First Person Singular

First-hand testimony about Russia was never of more interest than at this moment when our thoughts return so persistently to our dimly understood ally. Can Russia withstand a spring offensive? Is there the likelihood of a Pan-Slav movement as Hitler’s power begins to ebb? Our late Ambassador to Moscow, Joseph E. Davies, attempts no such prophecy, but he does give us much shrewd and lively observation in his semi-official volume, Mission to Moscow (Simon & Schuster, S3.00). Mr. Davies was sent to the U.S.S.R. ostensibly to clean up a trade treaty, actually to apply his lawyer-trained, businesslike mind to the largest x in the European equation. His coming must have been a breath of fresh air in the diplomatic corridors. He certainly covered ground in his two-year mission. As a former chairman of the FTC and an authority on our heavy industry he was keen to inspect the new plants of the U.S.S.R. — and off he went. As one of our most successful trial lawyers he sat in on the trials of Bucharin and Radek; with an interpreter at his side he witnessed the military purge from the front row, and, while he did not know Russian, he did know what men were like under stress. He and Mrs. Davies patronized the ballet, they made an extensive collection of Russian paintings, and their informal movie parties at the Embassy loosened the red tape. The book is made up of Mr. Davies’s formal reports to the State Department, excerpts from personal correspondence, and intimate quotations from his journal. Here is an invigorating estimate of the Russia with whom we shall have to deal when our side wins.

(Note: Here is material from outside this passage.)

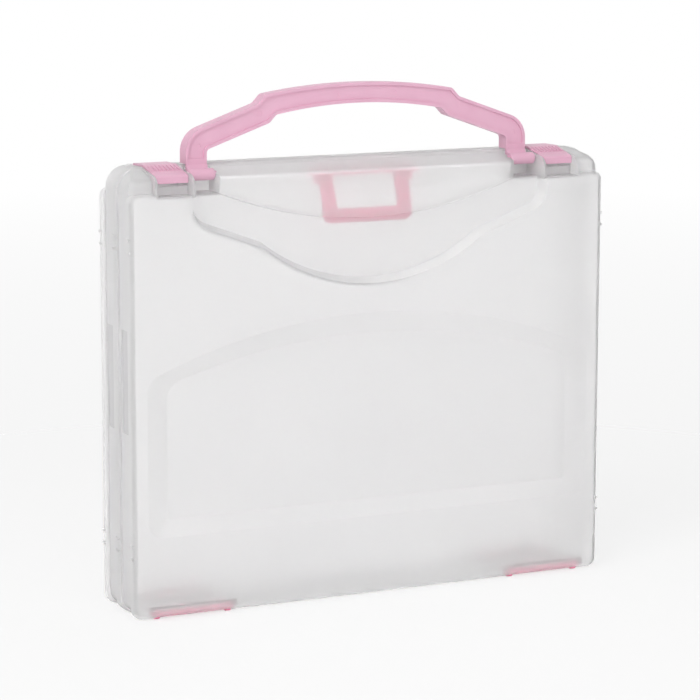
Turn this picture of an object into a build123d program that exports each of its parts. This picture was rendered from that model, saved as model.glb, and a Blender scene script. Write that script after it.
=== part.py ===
from build123d import *
import os

# Frame: X to the right, Y away from the viewer, Z up.
# Origin on the table, under the middle of the closed case. All sizes in mm.

# Closed case
case_width = 330.0
case_depth = 55.0
roof_z = 280.8
body_foot_z = 1.2
wall = 1.6
parting_gap = 0.3

# Raised outer bezel of each shell and the slimmer band behind it
bezel_top_z = 266.6
bezel_depth = 7.0
bezel_corner_r = 5.0
bezel_edge_r = 3.0
band_inset = 1.5
shoulder_r = 13.5
shoulder_edge_r = 6.0
rim_depth = 4.3
rim_rise = 0.2
roof_front_drop = 5.5

# Hood between the handle's feet
hood_half_width = 103.3
hood_front_y = -20.5
hood_floor_sag_z = 244.0
hood_side_z = 264.5
hood_draft = 22.0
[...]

Last winter I asked Mr. Somerset Maugham where he thought the best writing of this war would come from. It would come, he replied, from the defeated — just as it did in the last war. John Steinbeck’s short novel, The Moon Is Down (Viking $2.00), tells the story of a tiny little community which has just been overwhelmed by the Nazis. The village (it could be anywhere) with its coal mine and its dock has been skillfully betrayed by a fifth columnist, the home guard (of twelve men) wiped out, the mayor, the doctor, and the people hopelessly confused. But the invader, Colonel Lanser, is not happy: a veteran of 1917, he knows that the community will not remain as calm and passive as his lieutenants imagine. ' Defeat,’ he says wearily, ‘ is a momentary thing . . . we will shoot this man and make twenty new enemies’ — and the conflict which follows proves that he is right. Like Of Mice and Men, this narrative obeys the discipline of the theatre: the timing, the telling dialogue, the absence ot introspection, all accentuate the sharply defined scenes. By confining the action to a single household — the mayor’s — Steinbeck localizes the immediate feeling of defeat; then in the slow antagonism of the military and the conquered he reduces to very human terms the terrible vindictiveness that must now be underground in Europe and Asia.
Out of defeat and ennobled by it comes Flight to Arras by Antoine de Saint-Exupéry (Reynal & Hitchcock, $2.75). Here in a prose that Conrad would have praised are the courage and philosophy with which a French aviator went up to meet his fate against overwhelming odds. In this true story of the French Air Force in May 1940, Captain de Saint-Exupéry describes the experiences of his own decimated escadrille (six planes out of twenty-three survive) and more particularly what is happening to his plane, his observer, his gunner, and himself on a dangerous sortie over Arras. The credo of a fighting man and the story of a great aviator in action, this narrative and Churchill’s speeches stand as the best answer the democracies have yet found to Mein Kampf.
There is an old saying that a novelist should rewrite his first chapter when his book is finished — and that, I suspect, is what Daphne du Maurier did in her Frenchman’s Creek (Doubleday, Doran, S2.50), for in her first twenty pages are all the clues to the romance which follows. The lovely descriptive phrases invite you back to the seventeenth century and to a now-forgotten manor house on the Cornish coast. To Navron comes Lady Dona; she has been disgusted with her London life, her thick-witted husband, and his roistering companions of the Court. But the fire is even hotter than the frying pan: before she knows it, she and Navron are besieged by a shipload of innocent Breton pirates whose leader has the heart and quick wits of Robin Hood. This is all in the great tradition of make-believe and yet two things are lacking: the inner spark and the complete illusion. I feel a drag in the dialogue, I feel a flatness in the characters — in short, I feel that Miss du Maurier has not created anything like the overpowering illusion in Rebecca.